# house is complete



## AtlanticWBConst. (May 12, 2006)

Looks nice. One question: What's up with the face-nailing of the hardwood flooring?


----------



## ugabulldog (Oct 16, 2006)

AtlanticWBConst. said:


> Looks nice. One question: What's up with the face-nailing of the hardwood flooring?

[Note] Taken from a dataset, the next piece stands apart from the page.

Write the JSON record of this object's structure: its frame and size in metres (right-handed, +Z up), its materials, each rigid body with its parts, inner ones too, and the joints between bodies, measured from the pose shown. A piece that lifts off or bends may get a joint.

Thanks.......I was thinking about doing it for the added rustic look (since floors have that look anyway ie: wide plank, knots, and beveled edges to show seperation) then I found out the hardwood called for glue since it was so wide. Instead of spending a few hundred dollars on glue (what I had priced anyway, Bostik's Best) I decided to definetly nail it and despite being a total PITA, I am glad I did.


----------



## pwhoolboom (May 20, 2008)

Looks good!


----------



## radon (Feb 20, 2008)

Looks good dude! I love the floors. Is that engineered wood or just prefinished? I'm going to install unfinished, but you've got the color I'd like to achieve. Nice job all around!


----------



## ugabulldog (Oct 16, 2006)

radon said:


> Looks good dude! I love the floors. Is that engineered wood or just prefinished? I'm going to install unfinished, but you've got the color I'd like to achieve. Nice job all around!


 
Thanks radon, it is prefinished.


----------